Characterization of Hf/Mg co-doped ZnO thin films after thermal treatments

• Thin films are sputtered from HfxMg0.05Zn0.95 − xO targets at room temperature.
• Bandgap increases with Hf content but decreases with post-annealing temperature.
• Bandgap narrowing after annealing partly results from the relaxation of stresses.
• Bandgap narrowing partly results from quantum confinement effect by nanomaterials.
• Hf doping increases resistivity due to the lattice disorder and enlarged bandgap.

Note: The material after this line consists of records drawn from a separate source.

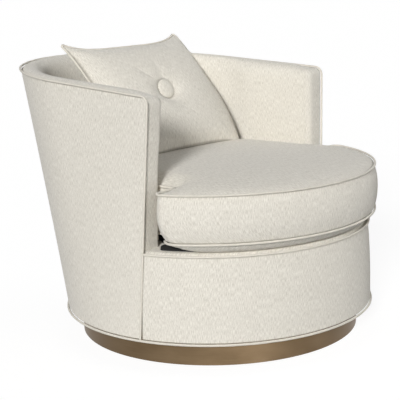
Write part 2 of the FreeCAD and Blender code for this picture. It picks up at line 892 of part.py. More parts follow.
def makeCushion():
    cloth = size("clothSheet")
    body = cushionSolid(0)
    shaped("cushion_cover", body.cut(cushionSolid(cloth)))
    shaped("cushion_core", cushionSolid(cloth + size("layGap")))
    off = size("weltOffset")
    radius = size("weltRadius")
    for label, level in (
        ("cushion_top_welt", size("cushionHigh") + off),
        ("cushion_bottom_welt", size("cushionLow") - off),
    ):
        shaped(label, pipe(cushionLoop(off, off, level), radius))


def makeZip():
    """The zip's tape, down the middle of the rear boxing."""
    splay = math.radians(size("cushionSplay"))
    length = size("cushionEar") + size("cushionRear")
    span = size("cushionNeck") * math.cos(splay) - length * math.sin(splay)
    rearRadius = span / (1 - math.sin(splay))
    centre = Vector(0, size("cushionRear") - rearRadius, size("zipMiddle") - size("zipWidth") / 2)
    inner = rearRadius + size("neckBulge") + size("layGap")
    angle = size("zipAngle")
    tapes = []
    for radius in (inner + size("zipSheet"), inner):
        tape = Part.makeCylinder(radius, size("zipWidth"), Vector(), Vector(0, 0, 1), angle)
        tapes.append(turned(tape, 90 - angle / 2).translated(centre))
    shaped("cushion_zip", tapes[0].cut(tapes[1]))


# The throw pillow, built lying flat about its own middle and then leaned on the back


def pillowLoop(share, inset, level):
    """A square with drawn-in sides and small round corners, at a share of its full size."""
    corner = size("pillowCorner")
    draw = size("pillowDraw") * share
    halfWidth = share * size("pillowWidth") / 2 - inset
    half = Vector(halfWidth, share * size("pillowHeight") / 2 - inset, 0)
    sideRadius = (half.y**2 + draw**2) / (2 * draw)
    topRadius = (half.x**2 + draw**2) / (2 * draw)
    sideCentre = Vector(half.x - draw + sideRadius, 0, level)
    topCentre = Vector(0, half.y - draw + topRadius, level)
    # a corner's centre lies one corner radius inside both of the long arcs that bend in beside it
    apart = topCentre - sideCentre
    sideReach = sideRadius + corner
    topReach = topRadius + corner
    along = (sideReach**2 - topReach**2 + apart.Length**2) / (2 * apart.Length)
    off = math.sqrt(sideReach**2 - along**2)
    unit = apart / apart.Length
    foot = sideCentre + unit * along
    centre = foot + Vector(-unit.y, unit.x, 0) * off
    onSide = centre + (sideCentre - centre).normalize() * corner
    onTop = centre + (topCentre - centre).normalize() * corner
    tip = centre + Vector(1, 1, 0).normalize() * corner
    edges = []
    quarters = [(1, 1), (-1, 1), (-1, -1), (1, -1)]
    for (x, y), (nextX, nextY) in zip(quarters, quarters[1:] + quarters[:1]):
        ends = [Vector(p.x * x, p.y * y, level) for p in (onSide, onTop)]
        first, last = ends if x * y > 0 else ends[::-1]
        edges.append(Part.Arc(first, Vector(tip.x * x, tip.y * y, level), last).toShape())
        onward = onTop if nextX != x else onSide
        middle = Vector(0, (half.y - draw) * y, level)
        if nextX == x:
            middle = Vector((half.x - draw) * x, 0, level)
        edges.append(Part.Arc(last, middle, Vector(onward.x * nextX, onward.y * nextY, level)).toShape())
    return Part.Wire(edges)


def tuft(inset):
    """What the button draws in on the front: a flat seat with a flared side."""
    half = size("pillowHalf")
    floor = half - size("tuftDepth") - inset
    seat = size("buttonRadius") + 1 + inset
    lip = size("tuftRadius") + inset
    flare = size("tuftFlare")
    side = Part.Arc(
        Vector(seat, 0, floor),
        Vector(seat + (1 - flare) * (lip - seat), 0, floor + flare * (half - floor)),
        Vector(lip, 0, half + 1),
    ).toShape()
    top = half + 1
    corners = [Vector(lip, 0, top), Vector(0, 0, top), Vector(0, 0, floor), Vector(seat, 0, floor)]
    loop = Part.Wire([side] + [line(a, b) for a, b in zip(corners, corners[1:])])
    hollow = Part.Face(loop).revolve(Vector(), Vector(0, 0, 1), 360)
    return hollow.translated(Vector(0, -size("tuftDrop"), 0))


def pillowSolid(inset):
    half = size("pillowHalf") - inset
    edge = size("pillowEdge")
    band = Part.makeLoft([pillowLoop(1, inset, -edge), pillowLoop(1, inset, edge)], True, True)
    steps = [(1, edge / half), (0.93, 0.33), (0.78, 0.63), (0.52, 0.87), (0.27, 1)]
    loops = [pillowLoop(share, inset, half * rise) for share, rise in steps]
    front = Part.makeLoft(loops, True, inset > 0)
    back = front.mirror(Vector(), Vector(0, 0, 1))
    whole = band.multiFuse([front, back])
    dent = tuft(inset)
    return whole.cut(dent).cut(dent.mirror(Vector(), Vector(0, 0, 1)))


def pillowPlace():
    lean = Rotation(Vector(1, 0, 0), 90 - size("pillowLean"))
    turn = Rotation(Vector(0, 0, 1), -size("pillowTurn"))
    middle = Vector(size("pillowAside"), size("pillowBack"), size("pillowUp"))
    return Placement(middle, turn.multiply(lean))


def makePillow():
    gap = size("layGap")
    cloth = size("clothSheet")
    drop = Vector(0, -size("tuftDrop"), 0)
    seat = size("pillowHalf") - size("tuftDepth") + size("boltGap")
    cord = size("cordRadius")
    hole = Part.makeCylinder(cord + gap, 2 * size("pillowHalf"), drop - Vector(0, 0, size("pillowHalf")))
    cover = pillowSolid(0).cut(pillowSolid(cloth)).cut(hole)
    fill = pillowSolid(cloth + gap).cut(hole)
    loop = pillowLoop(1, -size("weltRadius") - gap, 0)
    radius = size("buttonRadius")
    rim = seat + size("buttonEdge")
    rise = size("buttonDome")
    dome = rim + rise
    # the dome is part of a ball whose centre lies on the button's axis
    ball = (radius**2 + rise**2) / (2 * rise)
    half = math.asin(radius / ball) / 2
    middle = Vector(ball * math.sin(half), 0, dome - ball * (1 - math.cos(half)))
    crown = Part.Arc(Vector(radius, 0, rim), middle, Vector(0, 0, dome)).toShape()
    corners = [Vector(0, 0, dome), Vector(0, 0, seat), Vector(radius - 1, 0, seat)]
    corners.append(Vector(radius, 0, rim))
    face = Part.Face(Part.Wire([crown] + [line(a, b) for a, b in zip(corners, corners[1:])]))
    button = face.revolve(Vector(), Vector(0, 0, 1), 360).translated(drop)
    shapes = {
        "pillow_cover": cover,
        "pillow_fill": fill,
        "pillow_welt": pipe(loop, size("weltRadius")),
        "pillow_front_button": button,
        "pillow_back_button": button.mirror(Vector(), Vector(0, 0, 1)),
        "pillow_cord": Part.makeCylinder(cord, 2 * seat, drop - Vector(0, 0, seat)),
    }
    for label, shape in shapes.items():
        shaped(label, shape).Placement = pillowPlace().multiply(shape.Placement)


makePlinth()
makeBlocks()
makeSwivelPlate("swivel_lower_plate", False)
makeSwivelPlate("swivel_upper_plate", True)
makeBalls()
makeBolts()
makePivot()
makeSeatBoards()
makeDeckPosts()
makeStraps()
makeCovers()
makeArmFronts()
makeFrame()
makeApron()
makeDeck()
makeWelts()
makeCushion()
makeZip()
makePillow()
doc.recompute()

for thing in doc.Objects:
    if "Invalid" in thing.State or "Error" in thing.State:
        raise SystemExit(f"{thing.Label} failed: {thing.State}")
for thing in nodes:
    if thing.Shape.isNull() or not thing.Shape.isValid() or not thing.Shape.Solids:
        raise SystemExit(f"{thing.Label} has no valid solid")

os.makedirs("parts", exist_ok=True)
for thing in nodes:
    thing.Shape.exportStep(f"parts/{thing.Label}.step")
    print(f"{thing.Label}: {len(thing.Shape.Solids)} solids, {thing.Shape.Volume / 1000:.1f} cm3")
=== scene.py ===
import json
import math

import bmesh
import bpy
from mathutils import Matrix, Vector, noise
from mathutils.bvhtree import BVHTree


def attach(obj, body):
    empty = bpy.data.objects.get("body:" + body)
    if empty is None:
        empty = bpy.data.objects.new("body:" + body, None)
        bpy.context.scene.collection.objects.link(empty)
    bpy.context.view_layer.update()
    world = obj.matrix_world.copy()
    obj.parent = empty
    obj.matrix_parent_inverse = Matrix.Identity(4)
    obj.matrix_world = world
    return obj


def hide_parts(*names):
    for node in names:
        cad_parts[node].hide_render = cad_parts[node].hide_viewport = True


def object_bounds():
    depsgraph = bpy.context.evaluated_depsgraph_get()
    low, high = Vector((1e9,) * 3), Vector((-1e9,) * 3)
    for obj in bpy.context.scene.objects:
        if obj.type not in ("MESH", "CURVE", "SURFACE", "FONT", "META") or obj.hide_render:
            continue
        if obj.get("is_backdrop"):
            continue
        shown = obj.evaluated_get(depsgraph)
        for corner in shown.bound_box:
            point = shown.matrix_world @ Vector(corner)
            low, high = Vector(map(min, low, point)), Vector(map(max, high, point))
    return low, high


# Lengths in the dictionaries are in millimetres and turn into metres as each mesh is made.

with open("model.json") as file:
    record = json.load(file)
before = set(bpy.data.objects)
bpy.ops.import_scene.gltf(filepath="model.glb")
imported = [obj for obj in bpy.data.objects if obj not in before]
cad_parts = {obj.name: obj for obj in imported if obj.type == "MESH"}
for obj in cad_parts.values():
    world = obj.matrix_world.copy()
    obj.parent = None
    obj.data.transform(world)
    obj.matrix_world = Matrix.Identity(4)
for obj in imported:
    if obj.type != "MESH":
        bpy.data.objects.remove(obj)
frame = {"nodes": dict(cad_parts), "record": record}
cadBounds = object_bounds()
nodes = frame["nodes"]
scene = bpy.context.scene
scene.view_settings.view_transform = "Standard"
print("frame loaded")


# Nodes


def addNode(tree, kind, inputs=None, output=0, **settings):
    # adds a node with its settings, sets or links its inputs, and gives one of its outputs back
    node = tree.nodes.new(kind)
    for key, value in settings.items():
        setattr(node, key, value)
    for key, value in (inputs or {}).items():
        if isinstance(value, bpy.types.NodeSocket):
            tree.links.new(value, node.inputs[key])
        else:
            node.inputs[key].default_value = value
    return node.outputs[output] if node.outputs else None


def seenDirectly(tree):
    # 1 for what the camera, a mirror or glass shows
    share = 0
    for kind in ("Is Camera Ray", "Is Glossy Ray", "Is Transmission Ray"):
        path = addNode(tree, "ShaderNodeLightPath", output=kind)
        share = addNode(tree, "ShaderNodeMath", {0: share, 1: path}, operation="MAXIMUM")
    return share


def linear(hexText):
    values = []
    for i in (1, 3, 5):
        share = int(hexText[i : i + 2], 16) / 255
        values.append(share / 12.92 if share <= 0.04045 else ((share + 0.055) / 1.055) ** 2.4)
    return (*values, 1)


white = linear("#FFFFFF")


# Camera, light and floor

camera = {
    "place": (-2.4244, -1.8943, 1.0052),  # metres
    "back": (-0.7702, -0.6018, 0.2115),
    "roll": -1.566,
    "lens": 102.67,
    "sensor": 36,
    "shift": (-0.0422, 0.0033),
}


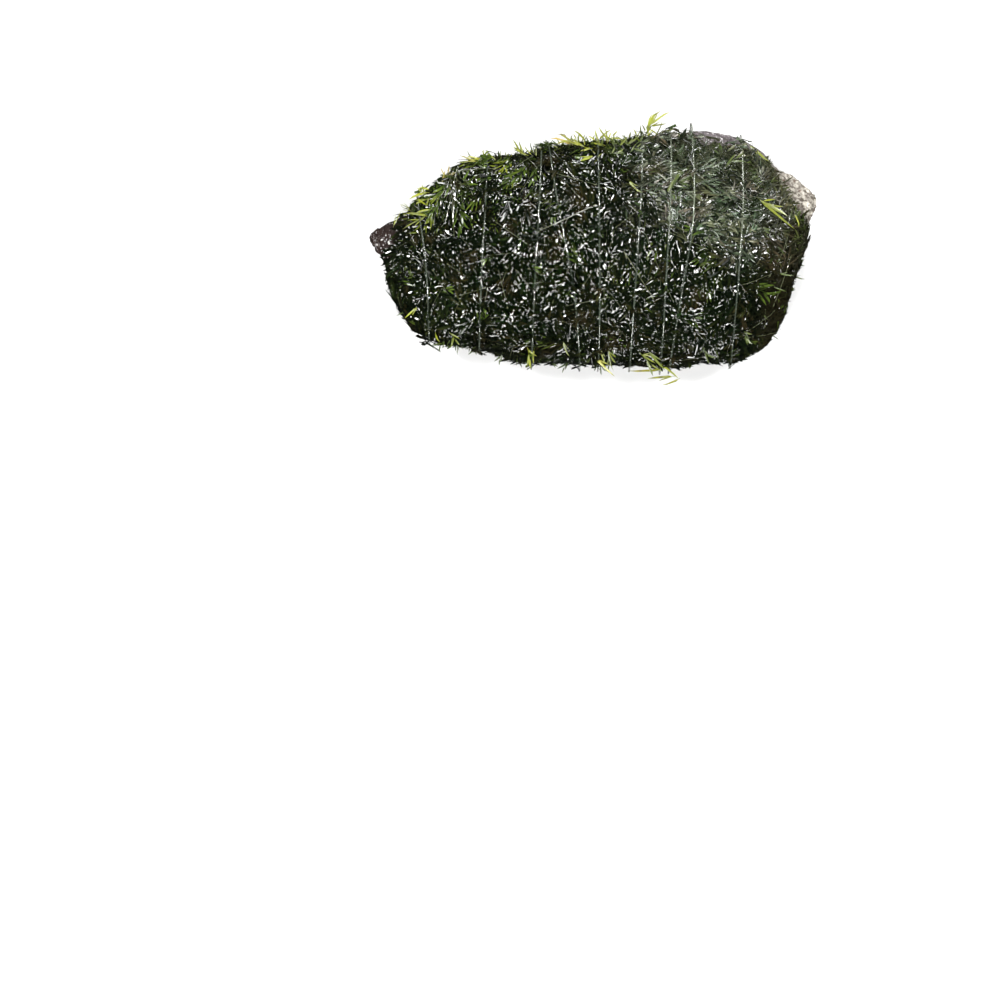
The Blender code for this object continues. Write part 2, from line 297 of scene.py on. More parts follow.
# %% Ask the stone and the mat
def merged_copy(node):
    """The node's triangles joined at their shared corners."""
    bm = bmesh.new()
    bm.from_mesh(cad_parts[node].data)
    bmesh.ops.remove_doubles(bm, verts=bm.verts, dist=0.001 * MM)
    return bm


class Skin:
    """A surface that can be asked for its nearest point and its smooth outward direction there."""

    def __init__(self, bm):
        bmesh.ops.triangulate(bm, faces=bm.faces[:])
        bm.normal_update()
        bm.faces.ensure_lookup_table()
        self.tree = BVHTree.FromBMesh(bm)
        self.corners = np.array([[v.co[:] for v in f.verts] for f in bm.faces])
        self.directions = np.array([[v.normal[:] for v in f.verts] for f in bm.faces])

    def nearest(self, points):
        """For points in metres: the skin's points, and its directions eased from corner to corner."""
        found = [self.tree.find_nearest(Vector(p)) for p in points]
        places = np.array([f[0][:] for f in found])
        index = np.array([f[2] for f in found])
        a, b, c = (self.corners[index, k] for k in range(3))
        across = np.cross(b - a, c - a)
        total = (across * across).sum(1) + 1e-30
        share_b = (np.cross(places - a, c - a) * across).sum(1) / total
        share_c = (np.cross(b - a, places - a) * across).sum(1) / total
        shares = np.stack([1 - share_b - share_c, share_b, share_c], 1)[..., None]
        smooth = (self.directions[index] * shares).sum(1)
        return places, smooth / np.linalg.norm(smooth, axis=1, keepdims=True)


stone_skin = Skin(merged_copy("stone"))
mat_skin = Skin(merged_copy("moss_mat"))
DEEPEST_MM = 4.0


def moss_depth(places, directions):
    """How far the mat's outside stands above the stone at each place, in metres; 0 where it is bare."""
    depths = []
    for place, direction in zip(places, directions):
        start = Vector(place) + Vector(direction) * DEEPEST_MM * MM
        hit = mat_skin.tree.ray_cast(start, -Vector(direction), DEEPEST_MM * MM)
        depths.append(0.0 if hit[0] is None else DEEPEST_MM * MM - hit[3])
    return np.array(depths)


def ramp(values, low, high):
    """0 below low, 1 above high, and smooth between, for arrays."""
    share = np.clip((values - low) / (high - low), 0.0, 1.0)
    return share * share * (3.0 - 2.0 * share)


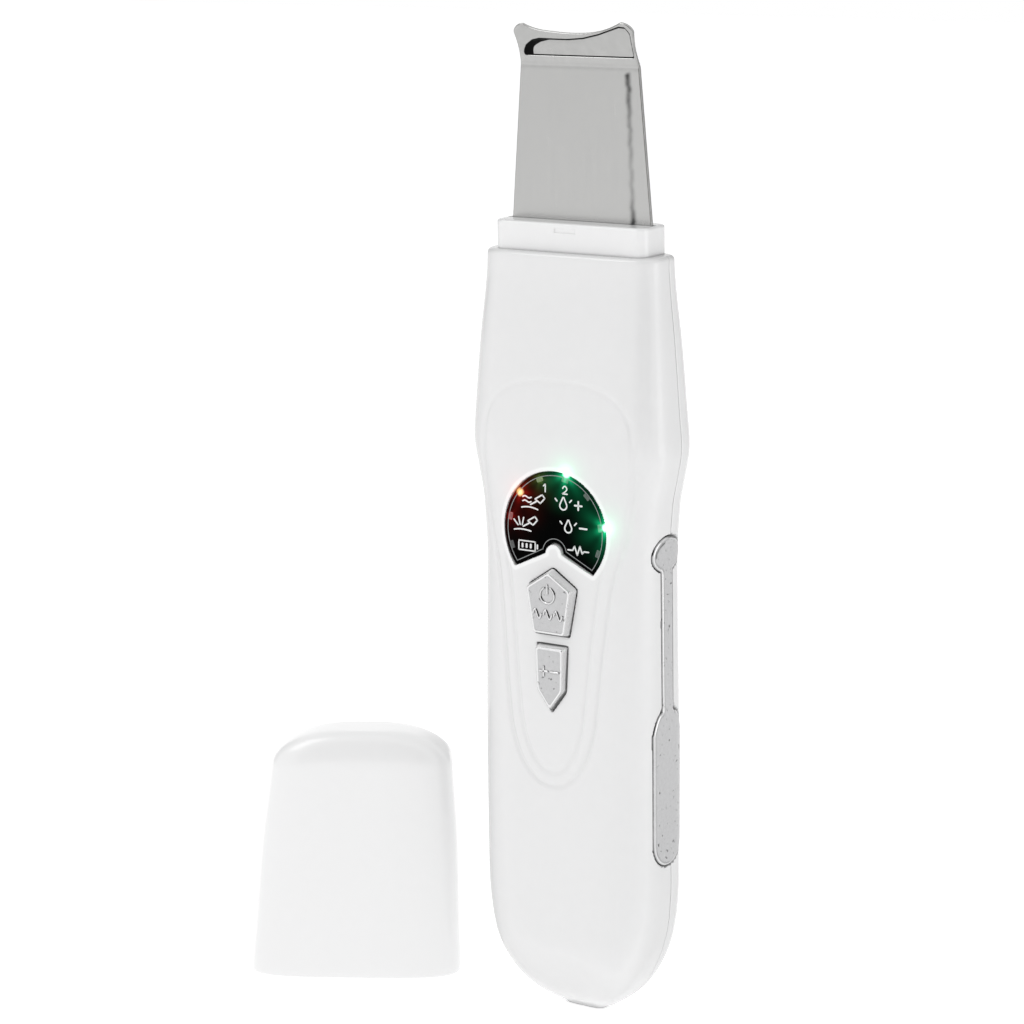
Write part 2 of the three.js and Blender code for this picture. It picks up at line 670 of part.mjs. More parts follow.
function battery() {
  const { half, bottom, top, front, rear, corner } = BATTERY
  const outline = roundedRectangle({ half, front: -front, rear, corner })
  const cell = plateFacingUp(outline, bottom, top)
  const pad = block(
    [-BATTERY_PAD.half, BATTERY_PAD.front, BATTERY_PAD.bottom],
    [BATTERY_PAD.half, BATTERY_PAD.rear, BATTERY_PAD.top],
  )
  return [piece('battery', cell, foil()), piece('battery_pad', pad, rubber())]
}

function chargingInlet() {
  const { half, front, rear, bottom, top, hollow: skin } = SOCKET
  const middle = (front + rear) / 2
  const socket = solid(block([-half, front, bottom], [half, rear, top]))
    .subtract(solid(block([-half + skin, front + skin, bottom - 1], [half - skin, rear - skin, top - 1])))
    .add(solid(block([-half + 1.2, middle - 0.3, bottom + 0.8], [half - 1.2, middle + 0.3, top - 0.5])))
  const board = CHARGE_BOARD
  const plate = block([-board.half, board.front, board.bottom], [board.half, board.rear, board.top])
  return [piece('charging_socket', socket, steel()), piece('charge_board', plate, boardGreen())]
}

// An insulated lead swept along a smooth curve through its points.
function lead(name, points, color) {
  const circle = new THREE.Shape()
  circle.absarc(0, 0, LEAD_RADIUS, 0, 2 * Math.PI, false)
  const path = new THREE.CatmullRomCurve3(points.map((p) => new THREE.Vector3(...p)))
  const geometry = new THREE.ExtrudeGeometry(circle, {
    extrudePath: path, steps: 9, bevelEnabled: false, curveSegments: 3,
  })
  return piece(name, geometry, insulation(color))
}

function leads() {
  const red = 0xb3261e
  const dark = 0x202224
  const yellow = 0xd9a514
  return [
    lead('battery_lead_red', [[3, 1, 84.4], [3, 0, 87], [6, -3, 88.5], [8, -4.6, 90]], red),
    lead('battery_lead_black', [[-3, 1, 84.4], [-3, 0, 87], [-6, -3, 88.5], [-8, -4.6, 90]], dark),
    lead('transducer_lead_red', [[5, 0.5, 106], [6.2, 0, 103.5], [6.8, -2, 101], [7, -4.6, 99]], red),
    lead('transducer_lead_black', [[-5, 0.5, 106], [-6.2, 0, 103.5], [-6.8, -2, 101], [-7, -4.6, 99]], dark),
    lead('contact_lead_left', [[-14, -0.2, 46], [-13.9, -3, 52], [-11, -4, 58], [-9, -4.6, 62]], yellow),
    lead('contact_lead_right', [[14, -0.2, 46], [13.9, -3, 52], [11, -4, 58], [9, -4.6, 62]], yellow),
  ]
}

// ---------------------------------------------------------------- protective cap

function capSection(z, inset) {
  const rise = Math.max(0, z - (CAP.height - CAP_DOME.rise)) / CAP_DOME.rise
  const open = (1 - Math.min(1, rise) ** CAP_DOME.power) ** (1 / CAP_DOME.power)
  const depth = along(CAP_STATIONS, 'depth', z) - CAP_DOME.thin * (1 - open) - inset
  return {
    z,
    half: along(CAP_STATIONS, 'half', z) - CAP_DOME.narrow * (1 - open) - inset,
    front: depth,
    rear: depth,
    power: CAP_POWER,
    shift: CAP.lean * z,
  }
}

function protectiveCap() {
  const domeStart = CAP.height - CAP_DOME.rise
  const bow = [0.3, 0.55, 0.75, 0.88, 0.96, 1].map((t) => domeStart + t * CAP_DOME.rise)
  const heights = [0, 3, 8, 16, 26, domeStart, ...bow]
  const outside = heights.map((z) => capSection(z, 0))
  const inside = [0, 6, 16, 28, domeStart, ...bow.slice(0, 5)].map((z) => {
    return { ...capSection(z, CAP.wall), z: Math.min(z, CAP.height - CAP.wall) }
  })
  inside[0].z = -1
  const shell = solid(loft(outside, CAP.ring)).subtract(solid(loft(inside, CAP.ring)))
  const group = new THREE.Group()
  group.add(piece('protective_cap', shell, white()))
  group.position.set(CAP.x, CAP.y, 0)
  group.rotation.z = THREE.MathUtils.degToRad(CAP.turn)
  return group
}

// ---------------------------------------------------------------- assembly

const group = new THREE.Group()
group.add(frontShell(), rearShell(), ...shellScrews())
group.add(neckCollar(), bladeSeal(), scraperBlade())
group.add(displayWindow(), lightGuide(), ...lamps(), mainBoard())
group.add(button('power_button', POWER_BUTTON, POWER_SWITCH_Z))
group.add(button('mode_button', MODE_BUTTON, MODE_SWITCH_Z))
group.add(tactSwitch('power_switch', POWER_SWITCH_Z), plunger('power_plunger', POWER_SWITCH_Z))
group.add(tactSwitch('mode_switch', MODE_SWITCH_Z), plunger('mode_plunger', MODE_SWITCH_Z))
group.add(sideElectrode('side_electrode_left', -1), sideElectrode('side_electrode_right', 1))
group.add(...transducerStack())
group.add(...battery(), ...chargingInlet(), ...leads())
group.add(protectiveCap())

export default group
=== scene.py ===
"""The look of a cordless skin scrubber and its cap: fine shells, blade, display and chrome."""
import json
import math

import bmesh
import bpy
import numpy as np
from mathutils import Matrix, Vector

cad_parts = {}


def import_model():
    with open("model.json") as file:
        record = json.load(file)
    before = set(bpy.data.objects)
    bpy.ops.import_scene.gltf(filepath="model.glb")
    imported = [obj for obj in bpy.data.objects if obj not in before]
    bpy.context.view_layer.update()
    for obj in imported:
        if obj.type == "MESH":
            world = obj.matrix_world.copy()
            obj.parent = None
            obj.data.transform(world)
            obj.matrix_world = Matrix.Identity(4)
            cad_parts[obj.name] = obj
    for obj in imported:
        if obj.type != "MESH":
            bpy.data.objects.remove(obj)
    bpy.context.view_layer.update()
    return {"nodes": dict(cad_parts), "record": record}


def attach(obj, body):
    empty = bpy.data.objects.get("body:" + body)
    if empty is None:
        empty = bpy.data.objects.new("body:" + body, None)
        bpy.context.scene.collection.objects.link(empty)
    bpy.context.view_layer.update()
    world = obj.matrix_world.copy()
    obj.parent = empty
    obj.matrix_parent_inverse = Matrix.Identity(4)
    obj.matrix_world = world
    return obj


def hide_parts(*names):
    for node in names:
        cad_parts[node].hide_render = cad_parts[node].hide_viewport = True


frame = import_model()

# Lengths are millimetres until a mesh is made. +Z is up, -Y is the front with the display.
MM = 0.001

# ---------------------------------------------------------------- driving dimensions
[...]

Rf-sputtered Mg0.05Zn0.95O thin films become amorphous/nanocrystalline with the addition of hafnium oxide. All films (thickness: ~ 100 nm) sputter-deposited from HfxMg0.05Zn0.95 − xO targets are highly transparent (> 80%) from 400 to 800 nm. The Tauc bandgap ΔE (eV) increases with the Hf content. However, the bandgap decreases after thermal treatment. The reduction in the bandgap is positively correlated with the Hf content and annealing temperature. The residual stresses of films sputtered from Mg0.05Zn0.95O and Hf0.025Mg0.05Zn0.925O targets are determined based on X-ray diffraction (XRD) data using a bi-axial stress model. The residual stresses of as-deposited films are compressive. As the annealing temperature increases, the residual stresses are relaxed and even become tensile. The bandgap narrowing after thermal treatment is attributed to the stress relaxation that changes the repulsion between the oxygen 2p and zinc 4s bands. Slight grain growth may also result in bandgap reduction because bandgap modification caused by the quantum confinement effect becomes significant in amorphous/nanocrystalline materials. The amorphous thin films reveal good thermal stability after 600 °C annealing for up to 2 h, as evidenced by the XRD and transmission spectra.